Au même ordre d’idées se rattache la question attrayante et difficile des impressions si différentes produites par le mode majeur et parle mode mineur. L’auteur ne l’a point omise, et on comprend qu’il n’y touche qu’avec précaution. Il caractérise exactement les effets contraires des deux modes sur notre sensibilité, sans se flatter d’en avoir saisi le secret. Et, des différences essentielles du mineur et du majeur, il refuse justement de conclure que chaque ton doive servir de signe à des sentiments déterminés.

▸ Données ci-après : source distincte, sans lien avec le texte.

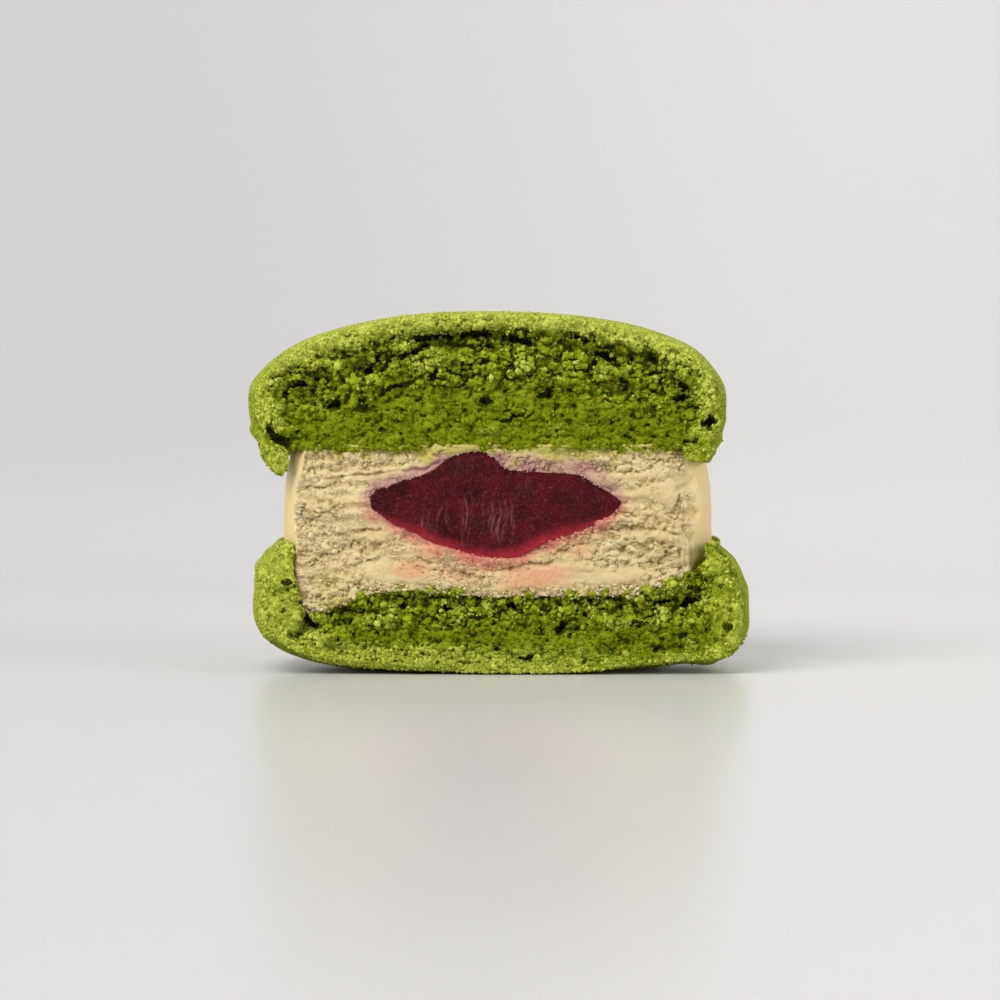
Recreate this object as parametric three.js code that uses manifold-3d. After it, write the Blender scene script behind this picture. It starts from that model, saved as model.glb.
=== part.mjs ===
// A filled macaron cut in two: a domed biscuit lid, a thick layer of buttercream round a fruit jelly heart,
// and a second biscuit turned over as the base. The knife passed a little in front of the centre, so more
// than half of the round is kept and the cut face shows every layer.
//
// Millimetres, +Z up. The cut face looks towards -Y, X runs along it, and the base rests on Z = 0.

import * as THREE from "three";
import { ImprovedNoise } from "three/addons/math/ImprovedNoise.js";
import { mergeVertices } from "three/addons/utils/BufferGeometryUtils.js";
import Module from "manifold-3d";

const wasm = await Module();
wasm.setup();
const noise = new ImprovedNoise();

// ---------------------------------------------------------------- driving dimensions

const HEIGHT = 36.4; // floor to the crown of the lid
const CUT_OFFSET = 8.0; // from the round's axis to the knife cut
const BASE_RADIUS = 25.3; // the base biscuit is the widest piece
const AXIS_Y = (CUT_OFFSET - BASE_RADIUS) / 2; // puts the middle of the depth on Y = 0
const CUT_Y = AXIS_Y - CUT_OFFSET;
const GAP = 0.3; // clearance between pieces that touch
const CRUST = 1.1; // thickness of the firm skin round a biscuit's crumb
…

Mais, plus tard, peut-être sera-t-il entraîné à raisonner sur les deux modes comme il raisonne en psychologue sur les tons graves et aigus quand il écrit : « Nous avons déjà remarqué que les notes graves produisent une impression tout autre que les notes élevées, impression moins nette, un peu effrayante même, parce qu’elles sont comme la manifestation d’un mouvement plus lent de la matière, qu’elles nous font voir douée d’une vie latente, tout à fait différente de la vie telle que nous avons l’habitude de l’apercevoir. » — « Il suit de là naturellement que tous les tons graves, comprenant un ensemble de notes plus graves que les autres, sont tristes et plus sombres que les tons aigus qui correspondent aux couleurs vives et gaies, à cause de l’activité qu’ils impriment par leurs vibrations à la sensibilité. » Dans ces lignes très philosophiques, les tons aigus et graves sont envisagés : 1o par rapport à ce qu’ils semblent manifester en dehors de nous ; 2o par rapport à l’émotion qu’ils excitent au dedans de nous. Et de ces deux aspects nous croyons qu’il jaillit de la lumière. Qui sait si les tons majeur et mineur n’ont pas, eux aussi, ces deux aspects, et si, en les découvrant avec méthode, on n’en ferait pas venir quelque nouvelle clarté ? Qu’y aurait-t-il d’impossible à ce que leur constitution diatonique distincte les rendît propres à exprimer (je ne dis pas à imiter) des mouvements différents des êtres extérieurs à nous, comme le font, selon notre auteur, l’aigu et le grave ; et qu’y aurait-il d’absurde à ce que ces expressions fussent précisément les causes

  1. Cahiers de janvier, février, avril et juin 1879.